Number of components

The number of components to use for the interpolation is by default set to the number of samples. However, we recommend to set a cutoff on explained variance of PCA components to select it. You can do this (on PCA explained variance) even if you choose to use ICA for interpolation.

For example, on the ds1 dataset, we set the threshold at \(99.9\%\) :

nc <- sum(summary(pca_ds1)$importance[3,] < .999) + 1
nc
#> [1] 24

Comparing formulas

Choosing from different splines (and/or parameters) can be done with cross-validation (CV) through the use of the ge_imCV() function. The function inputs the X, p and a formula_list to test. Other parameters on the CV itself can also be given (e.g. training set size).

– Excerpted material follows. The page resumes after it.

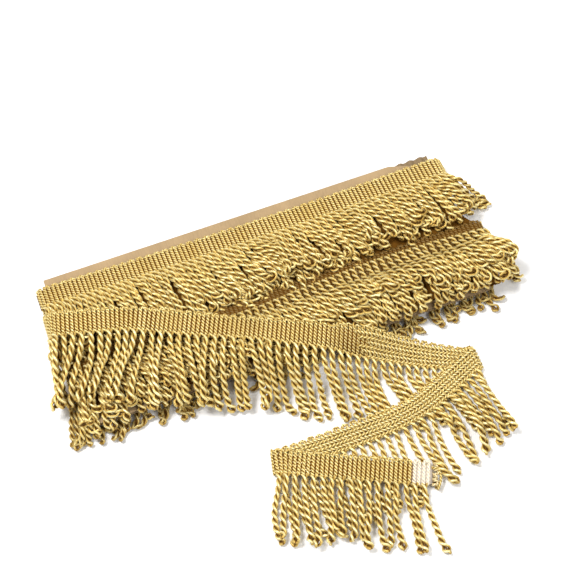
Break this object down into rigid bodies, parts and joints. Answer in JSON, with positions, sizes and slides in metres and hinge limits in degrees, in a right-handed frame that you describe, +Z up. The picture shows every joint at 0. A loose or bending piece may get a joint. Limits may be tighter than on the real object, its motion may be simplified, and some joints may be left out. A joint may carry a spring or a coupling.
{
  "type": "tassel fringe trim",
  "caption": "Knitted bullion fringe trim with twisted looped strands, wound flat on a kraft card, its loose end drawn over the front and folded back on the table.",
  "frame": {"origin": "on the table, under the middle of the whole part's box", "axes": "+X along the card, towards the end where the strands fan out; +Y across the card, away from the loose end; +Z up"},
  "size_m": [0.3152, 0.254, 0.0299],
  "materials": {
    "kraft_card": "matt kraft corrugated card",
    "gold_yarn": "shiny twisted gold rayon yarn"
  },
  "bodies": {
    "root": {"card": "kraft_card", "winding": "gold_yarn", "far_top_fringe": "gold_yarn", "near_top_fringe": "gold_yarn", "far_under_fringe": "gold_yarn", "near_under_fringe": "gold_yarn", "loose_header": "gold_yarn", "loose_fringe_a": "gold_yarn", "loose_fringe_b": "gold_yarn", "loose_fringe_c": "gold_yarn"}
  },
  "joints": []
}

The default training/validation set ratio is cv.s = 0.8, so \(80\%\) of the data is used to build the model. When including (factor) covariates in the model, the training set is built such that all groups are proportionately represented in the training set (based on terms of the first formula in the list). The number of repeats to do for the CV is defined by cv.n.

Note that the model type (GAM/GLM, PCA/ICA) is fixed for all formulas in one call of ge_imCV().

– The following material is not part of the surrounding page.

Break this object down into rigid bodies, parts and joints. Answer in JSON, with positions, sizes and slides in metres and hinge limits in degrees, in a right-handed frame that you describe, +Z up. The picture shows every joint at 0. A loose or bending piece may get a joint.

ge_imCV() computes the indices of model performance with mperf(), excluding aCC due to computing time. Indices are computed on the validation set (CV Error) and on the training set (Model PerFormance).

Below is an example of usage to choose between 4 available GAM smooth terms on the ds1 GEIM.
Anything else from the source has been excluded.